• WHAT THE TASK ASKS:
Repeat every record below exactly as written.
+++ DATA TO USE +++
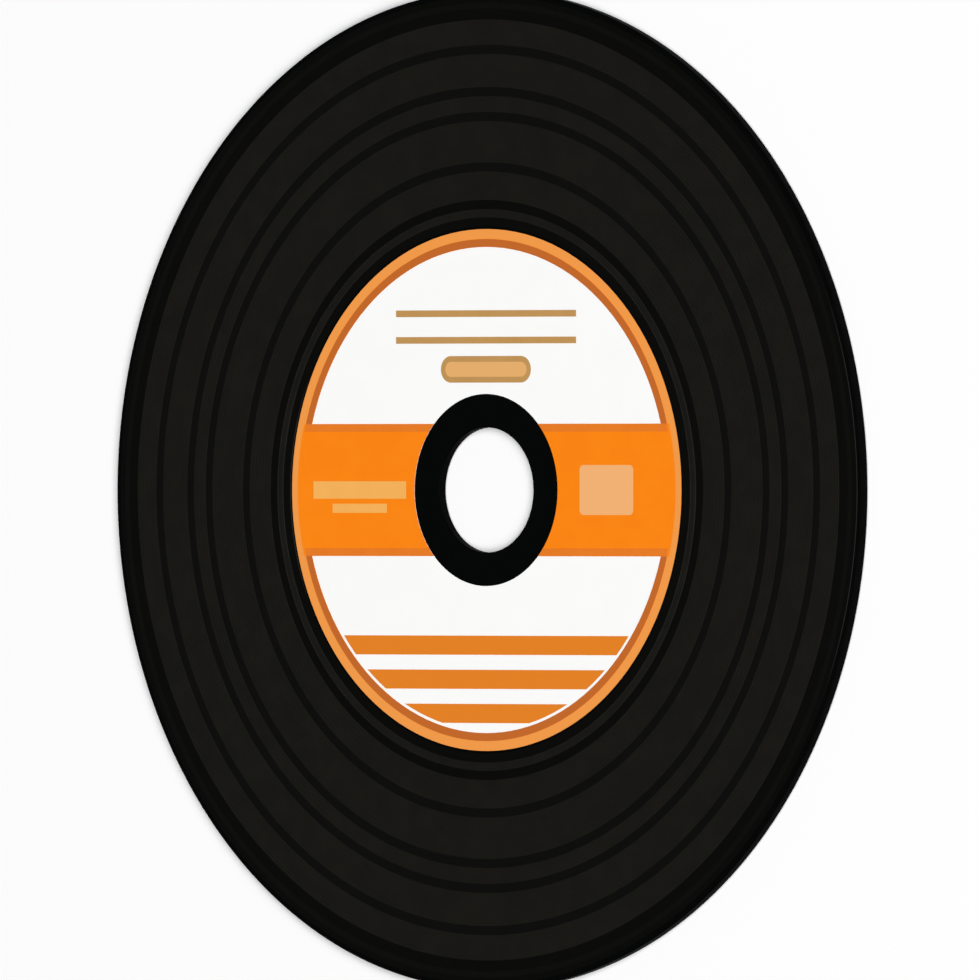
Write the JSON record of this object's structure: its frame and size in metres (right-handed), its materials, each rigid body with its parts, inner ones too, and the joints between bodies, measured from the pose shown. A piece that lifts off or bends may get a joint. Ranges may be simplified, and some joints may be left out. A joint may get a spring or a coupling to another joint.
{
  "type": "compact disc",
  "caption": "Recordable 120 mm compact disc with a record-look relief coat, a black hub and a round two-colour label with a plain band and stripes.",
  "frame": {"origin": "middle of the disc, at the height of the surface that its stacking ring lies on", "axes": "+Z out of the label along the centre hole's axis, +Y to the top of the label, +X to the label's right"},
  "size_m": [0.12, 0.12, 0.0016],
  "materials": {
    "black_polycarbonate": "moulded black polycarbonate, mirror smooth",
    "black_relief_coat": "screen-printed black relief varnish, satin",
    "white_base_ink": "white screen-printing ink, satin",
    "orange_ink": "orange screen-printing ink, satin",
    "deep_orange_ink": "deeper orange screen-printing ink, satin",
    "tan_ink": "tan screen-printing ink, satin",
    "pale_tint_ink": "pale orange tint ink, satin"
  },
  "bodies": {
    "root": {"disc": "black_polycarbonate", "groove_coat": "black_relief_coat", "label_base": "white_base_ink", "label_orange": "orange_ink", "label_keyline": "deep_orange_ink", "label_tan": "tan_ink", "label_pale": "pale_tint_ink"}
  },
  "joints": []
}
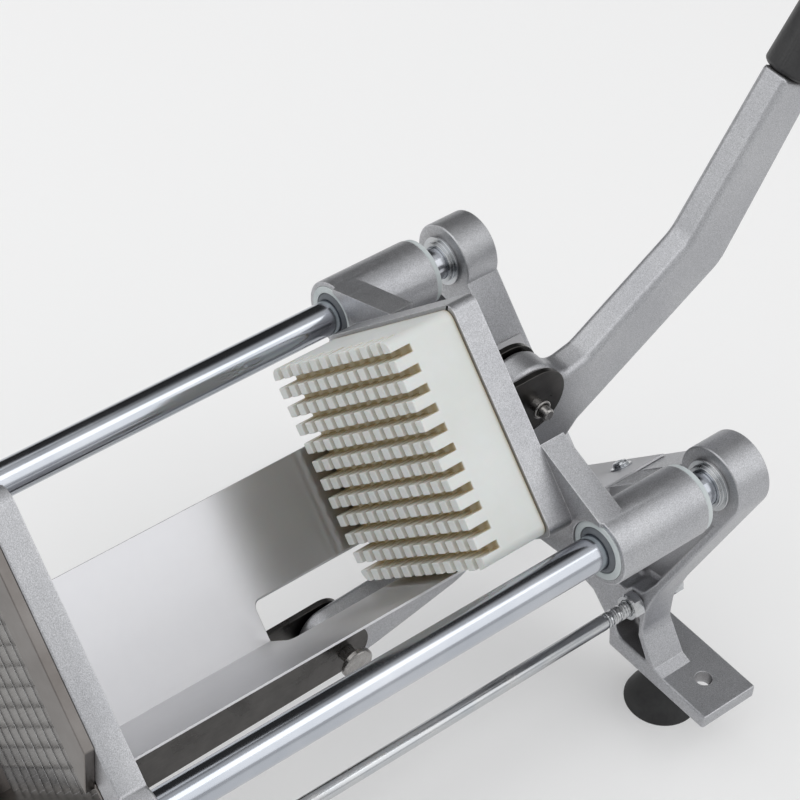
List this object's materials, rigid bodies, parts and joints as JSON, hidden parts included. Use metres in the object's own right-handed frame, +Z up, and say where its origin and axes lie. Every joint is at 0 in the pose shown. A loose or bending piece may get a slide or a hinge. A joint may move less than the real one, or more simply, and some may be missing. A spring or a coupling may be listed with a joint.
{
  "type": "french fry cutter",
  "caption": "Bench-top french fry cutter: a lever drives a finger block along guide rods and pushes a potato through a square blade grid.",
  "frame": {"origin": "on the bench under the middle of the whole cutter, with the lever raised", "axes": "+Z up, +Y from the blades towards the raised lever, +X to the right seen from the blades"},
  "size_m": [0.244, 0.5423, 0.4246],
  "materials": {
    "cast_aluminium": "satin blasted casting",
    "chrome_rod": "hard chrome, polished",
    "zinc_steel": "bright zinc",
    "pin_steel": "turned steel",
    "polished_steel": "mirror polished sheet",
    "blade_steel": "polished steel",
    "plate_steel": "dull polished plate",
    "white_nylon": "moulded nylon",
    "grey_nylon": "moulded nylon",
    "dark_rubber": "moulded rubber",
    "black_rubber": "soft moulded rubber",
    "black_grip": "moulded vinyl grip"
  },
  "bodies": {
    "root": {"front_frame": "cast_aluminium", "rear_frame": "cast_aluminium", "guide_rod_left": "chrome_rod", "guide_rod_right": "chrome_rod", "rod_end_screws": "zinc_steel", "rod_end_washers": "zinc_steel", "stop_ring_left": "pin_steel", "stop_ring_right": "pin_steel", "tie_rod_left": "zinc_steel", "tie_rod_right": "zinc_steel", "tie_rod_nuts": "zinc_steel", "v_trough": "polished_steel", "trough_screws": "zinc_steel", "trough_washers": "zinc_steel", "blade_cartridge": "blade_steel", "blade_strips_rising": "blade_steel", "blade_strips_falling": "blade_steel", "blade_thumb_screws": "pin_steel", "suction_foot_front_left": "black_rubber", "suction_foot_front_right": "black_rubber", "suction_foot_rear_left": "black_rubber", "suction_foot_rear_right": "black_rubber", "foot_studs": "zinc_steel", "link_anchor_screws": "zinc_steel"},
    "pusher": {"finger_block": "white_nylon", "pusher_carriage": "cast_aluminium", "block_screws": "zinc_steel", "front_bush_left": "grey_nylon", "front_bush_right": "grey_nylon", "rod_seal_left": "dark_rubber", "rod_seal_right": "dark_rubber", "rear_bush_left": "grey_nylon", "rear_bush_right": "grey_nylon", "clevis_plate_left": "plate_steel", "clevis_plate_right": "plate_steel", "clevis_screws": "zinc_steel", "upper_pivot_pin": "pin_steel", "upper_split_ring": "pin_steel"},
    "lever": {"handle_lever": "cast_aluminium", "handle_grip": "black_grip", "upper_handle_bush": "grey_nylon", "lower_handle_bush": "grey_nylon"},
    "links": {"link_plate_left": "plate_steel", "link_plate_right": "plate_steel", "lower_pivot_pin": "pin_steel", "lower_split_ring": "pin_steel", "link_spacer": "pin_steel", "link_axle": "pin_steel"}
  },
  "joints": [
    {"name": "pusher_slide", "type": "slide", "parent": "root", "child": "pusher", "axis": [0, -1, 0], "range_m": [0, 0.203]},
    {"name": "lever_pivot", "type": "hinge", "parent": "pusher", "child": "lever", "pos_m": [0, 0.04288, 0.187], "axis": [1, 0, 0], "range_deg": [0, 85.83]},
    {"name": "link_pivot", "type": "hinge", "parent": "lever", "child": "links", "pos_m": [0, -0.06412, 0.083], "axis": [1, 0, 0], "range_deg": [-89.62, 0]}
  ],
  "couplings": [
    {"joint": "lever_pivot", "follows": "pusher_slide", "rad_per_m": 7.3785},
    {"joint": "link_pivot", "follows": "pusher_slide", "rad_per_m": -7.7046}
  ]
}
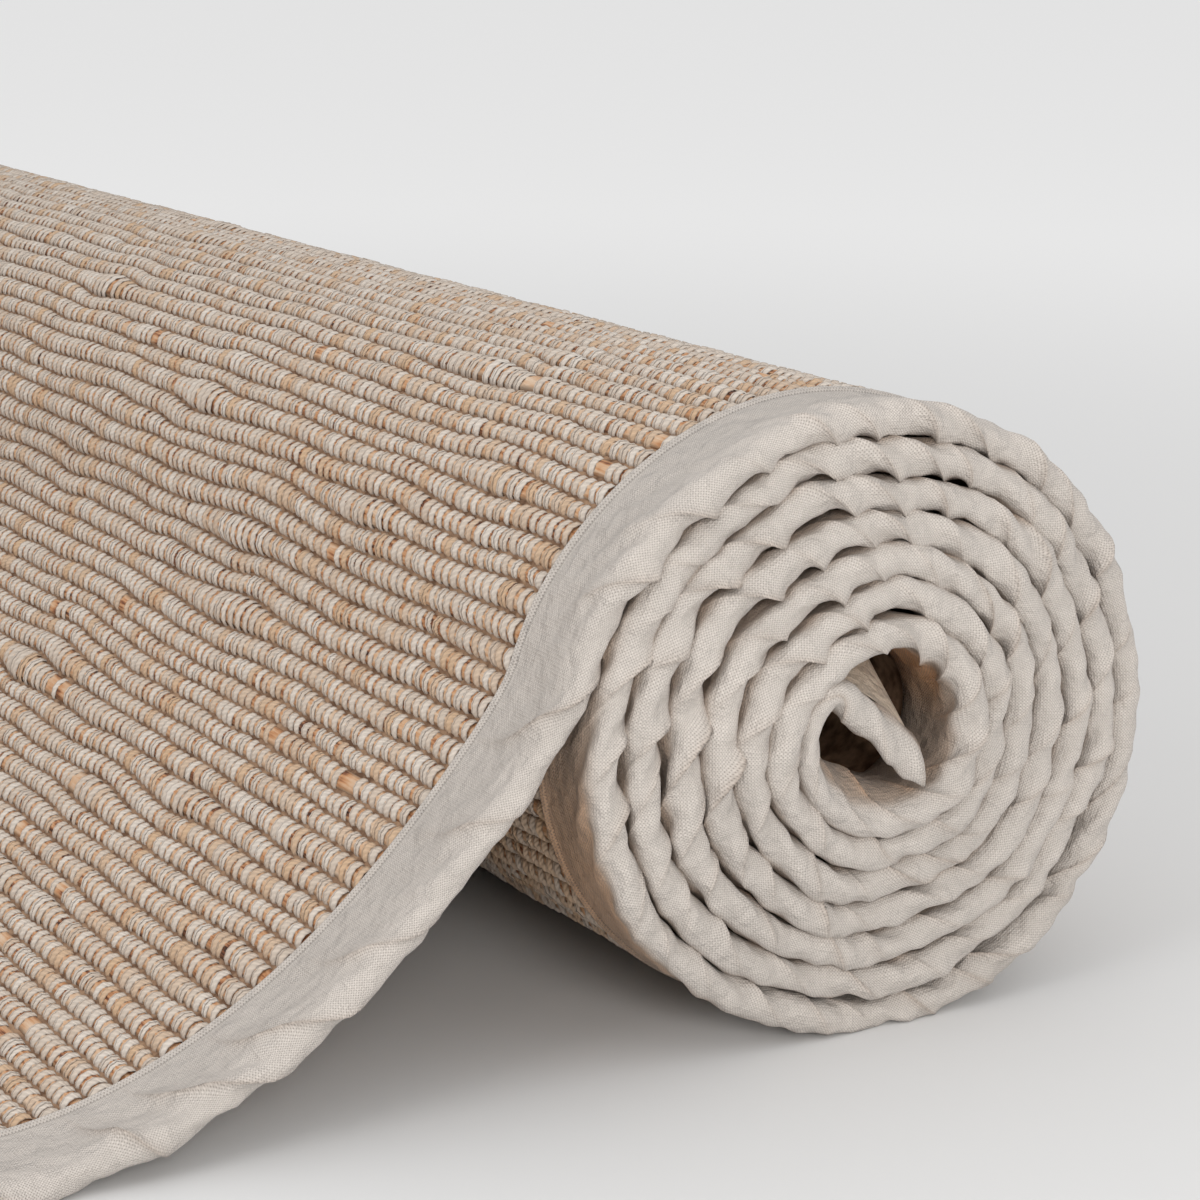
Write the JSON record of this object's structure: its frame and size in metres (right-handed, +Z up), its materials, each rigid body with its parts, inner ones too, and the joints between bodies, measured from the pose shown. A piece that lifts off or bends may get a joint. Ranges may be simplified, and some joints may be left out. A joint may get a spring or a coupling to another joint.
{
  "type": "rolled banana fibre mat",
  "caption": "Floor mat of thick banana fibre ribs bound with cotton, wound in a spiral with an open core, its outer end loose and lying on the floor.",
  "frame": {"origin": "on the floor, under the middle of the whole thing, roll and loose end together", "axes": "+Z up, +Y along the roll away from the end with its layers standing out, +X from the loose end towards the roll"},
  "size_m": [0.35, 0.6232, 0.1111],
  "materials": {
    "weave": "tan banana fibre ribs wrapped in off-white cotton warp loops, matt",
    "cotton": "unbleached plain-weave cotton binding, matt, creased",
    "cotton_core": "the same cotton inside the roll, smooth and matt"
  },
  "bodies": {
    "root": {"roll_field": "weave", "roll_binding_near": "cotton", "roll_binding_far": "cotton", "core_binding": "cotton_core", "loose_field": "weave", "loose_binding_near": "cotton", "loose_binding_far": "cotton", "loose_binding_end": "cotton"}
  },
  "joints": []
}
+++
• FULL SOLUTION:
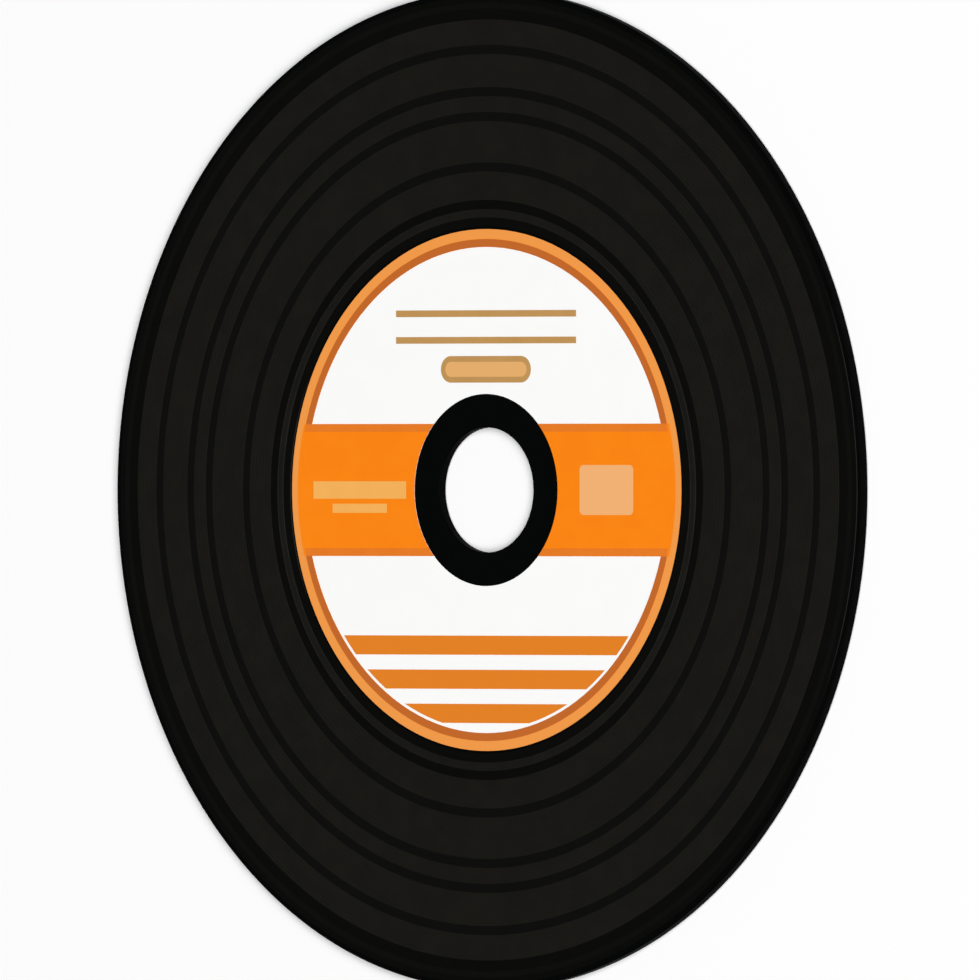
Write the JSON record of this object's structure: its frame and size in metres (right-handed), its materials, each rigid body with its parts, inner ones too, and the joints between bodies, measured from the pose shown. A piece that lifts off or bends may get a joint. Ranges may be simplified, and some joints may be left out. A joint may get a spring or a coupling to another joint.
{
  "type": "compact disc",
  "caption": "Recordable 120 mm compact disc with a record-look relief coat, a black hub and a round two-colour label with a plain band and stripes.",
  "frame": {"origin": "middle of the disc, at the height of the surface that its stacking ring lies on", "axes": "+Z out of the label along the centre hole's axis, +Y to the top of the label, +X to the label's right"},
  "size_m": [0.12, 0.12, 0.0016],
  "materials": {
    "black_polycarbonate": "moulded black polycarbonate, mirror smooth",
    "black_relief_coat": "screen-printed black relief varnish, satin",
    "white_base_ink": "white screen-printing ink, satin",
    "orange_ink": "orange screen-printing ink, satin",
    "deep_orange_ink": "deeper orange screen-printing ink, satin",
    "tan_ink": "tan screen-printing ink, satin",
    "pale_tint_ink": "pale orange tint ink, satin"
  },
  "bodies": {
    "root": {"disc": "black_polycarbonate", "groove_coat": "black_relief_coat", "label_base": "white_base_ink", "label_orange": "orange_ink", "label_keyline": "deep_orange_ink", "label_tan": "tan_ink", "label_pale": "pale_tint_ink"}
  },
  "joints": []
}
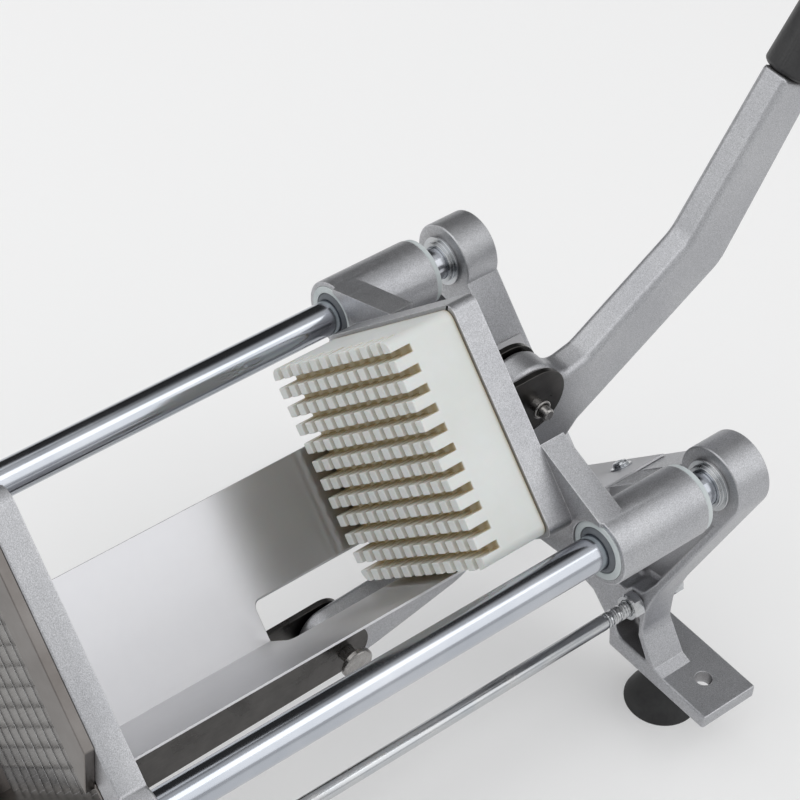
List this object's materials, rigid bodies, parts and joints as JSON, hidden parts included. Use metres in the object's own right-handed frame, +Z up, and say where its origin and axes lie. Every joint is at 0 in the pose shown. A loose or bending piece may get a slide or a hinge. A joint may move less than the real one, or more simply, and some may be missing. A spring or a coupling may be listed with a joint.
{
  "type": "french fry cutter",
  "caption": "Bench-top french fry cutter: a lever drives a finger block along guide rods and pushes a potato through a square blade grid.",
  "frame": {"origin": "on the bench under the middle of the whole cutter, with the lever raised", "axes": "+Z up, +Y from the blades towards the raised lever, +X to the right seen from the blades"},
  "size_m": [0.244, 0.5423, 0.4246],
  "materials": {
    "cast_aluminium": "satin blasted casting",
    "chrome_rod": "hard chrome, polished",
    "zinc_steel": "bright zinc",
    "pin_steel": "turned steel",
    "polished_steel": "mirror polished sheet",
    "blade_steel": "polished steel",
    "plate_steel": "dull polished plate",
    "white_nylon": "moulded nylon",
    "grey_nylon": "moulded nylon",
    "dark_rubber": "moulded rubber",
    "black_rubber": "soft moulded rubber",
    "black_grip": "moulded vinyl grip"
  },
  "bodies": {
    "root": {"front_frame": "cast_aluminium", "rear_frame": "cast_aluminium", "guide_rod_left": "chrome_rod", "guide_rod_right": "chrome_rod", "rod_end_screws": "zinc_steel", "rod_end_washers": "zinc_steel", "stop_ring_left": "pin_steel", "stop_ring_right": "pin_steel", "tie_rod_left": "zinc_steel", "tie_rod_right": "zinc_steel", "tie_rod_nuts": "zinc_steel", "v_trough": "polished_steel", "trough_screws": "zinc_steel", "trough_washers": "zinc_steel", "blade_cartridge": "blade_steel", "blade_strips_rising": "blade_steel", "blade_strips_falling": "blade_steel", "blade_thumb_screws": "pin_steel", "suction_foot_front_left": "black_rubber", "suction_foot_front_right": "black_rubber", "suction_foot_rear_left": "black_rubber", "suction_foot_rear_right": "black_rubber", "foot_studs": "zinc_steel", "link_anchor_screws": "zinc_steel"},
    "pusher": {"finger_block": "white_nylon", "pusher_carriage": "cast_aluminium", "block_screws": "zinc_steel", "front_bush_left": "grey_nylon", "front_bush_right": "grey_nylon", "rod_seal_left": "dark_rubber", "rod_seal_right": "dark_rubber", "rear_bush_left": "grey_nylon", "rear_bush_right": "grey_nylon", "clevis_plate_left": "plate_steel", "clevis_plate_right": "plate_steel", "clevis_screws": "zinc_steel", "upper_pivot_pin": "pin_steel", "upper_split_ring": "pin_steel"},
    "lever": {"handle_lever": "cast_aluminium", "handle_grip": "black_grip", "upper_handle_bush": "grey_nylon", "lower_handle_bush": "grey_nylon"},
    "links": {"link_plate_left": "plate_steel", "link_plate_right": "plate_steel", "lower_pivot_pin": "pin_steel", "lower_split_ring": "pin_steel", "link_spacer": "pin_steel", "link_axle": "pin_steel"}
  },
  "joints": [
    {"name": "pusher_slide", "type": "slide", "parent": "root", "child": "pusher", "axis": [0, -1, 0], "range_m": [0, 0.203]},
    {"name": "lever_pivot", "type": "hinge", "parent": "pusher", "child": "lever", "pos_m": [0, 0.04288, 0.187], "axis": [1, 0, 0], "range_deg": [0, 85.83]},
    {"name": "link_pivot", "type": "hinge", "parent": "lever", "child": "links", "pos_m": [0, -0.06412, 0.083], "axis": [1, 0, 0], "range_deg": [-89.62, 0]}
  ],
  "couplings": [
    {"joint": "lever_pivot", "follows": "pusher_slide", "rad_per_m": 7.3785},
    {"joint": "link_pivot", "follows": "pusher_slide", "rad_per_m": -7.7046}
  ]
}
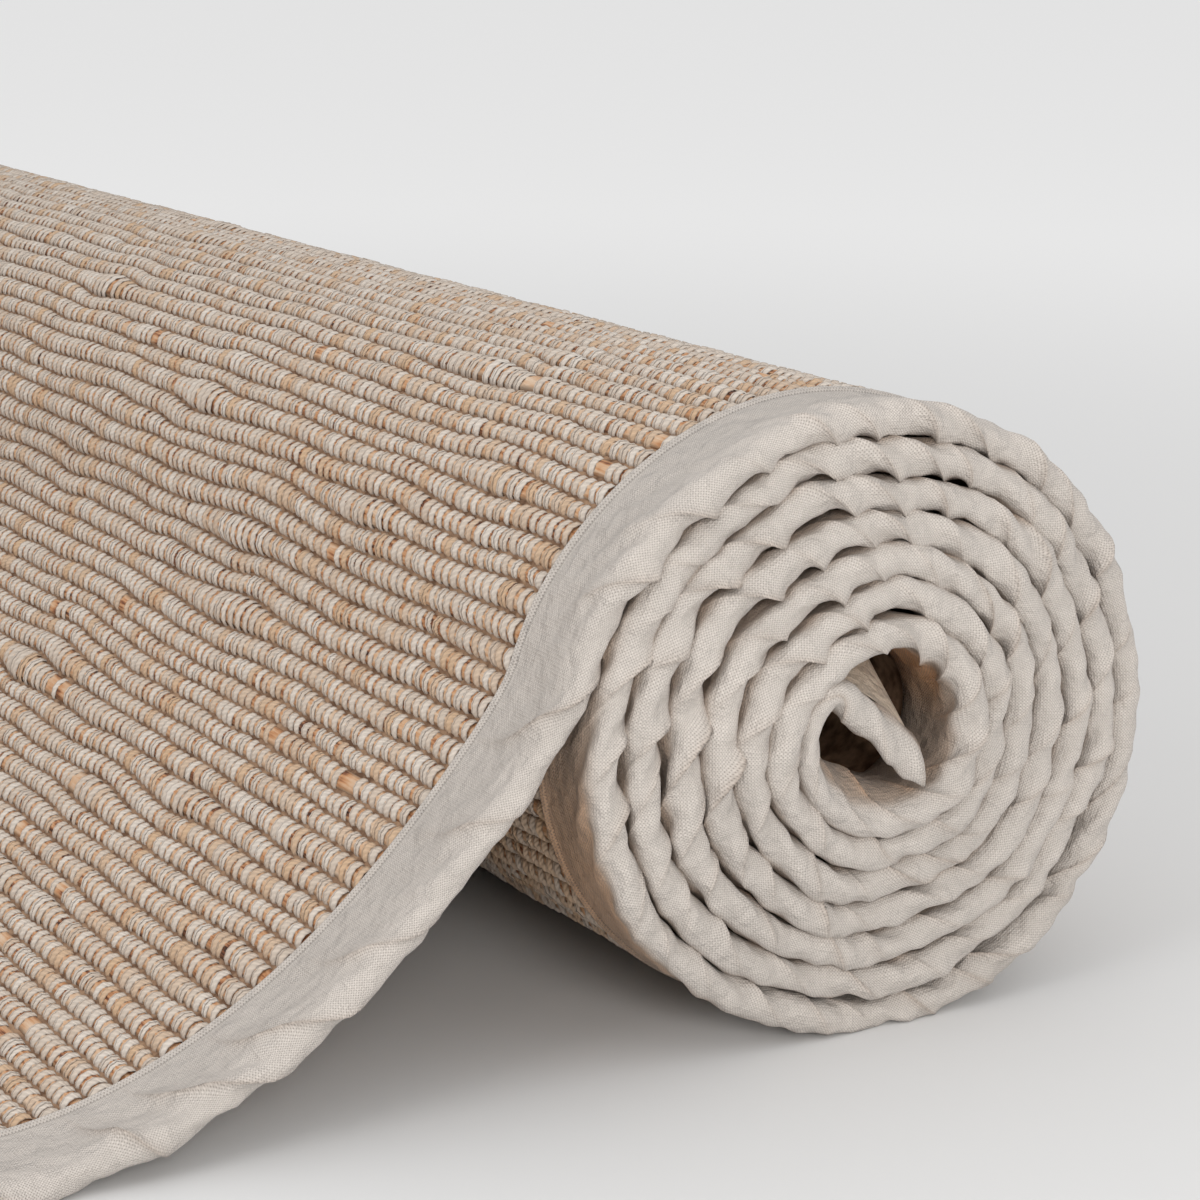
Write the JSON record of this object's structure: its frame and size in metres (right-handed, +Z up), its materials, each rigid body with its parts, inner ones too, and the joints between bodies, measured from the pose shown. A piece that lifts off or bends may get a joint. Ranges may be simplified, and some joints may be left out. A joint may get a spring or a coupling to another joint.
{
  "type": "rolled banana fibre mat",
  "caption": "Floor mat of thick banana fibre ribs bound with cotton, wound in a spiral with an open core, its outer end loose and lying on the floor.",
  "frame": {"origin": "on the floor, under the middle of the whole thing, roll and loose end together", "axes": "+Z up, +Y along the roll away from the end with its layers standing out, +X from the loose end towards the roll"},
  "size_m": [0.35, 0.6232, 0.1111],
  "materials": {
    "weave": "tan banana fibre ribs wrapped in off-white cotton warp loops, matt",
    "cotton": "unbleached plain-weave cotton binding, matt, creased",
    "cotton_core": "the same cotton inside the roll, smooth and matt"
  },
  "bodies": {
    "root": {"roll_field": "weave", "roll_binding_near": "cotton", "roll_binding_far": "cotton", "core_binding": "cotton_core", "loose_field": "weave", "loose_binding_near": "cotton", "loose_binding_far": "cotton", "loose_binding_end": "cotton"}
  },
  "joints": []
}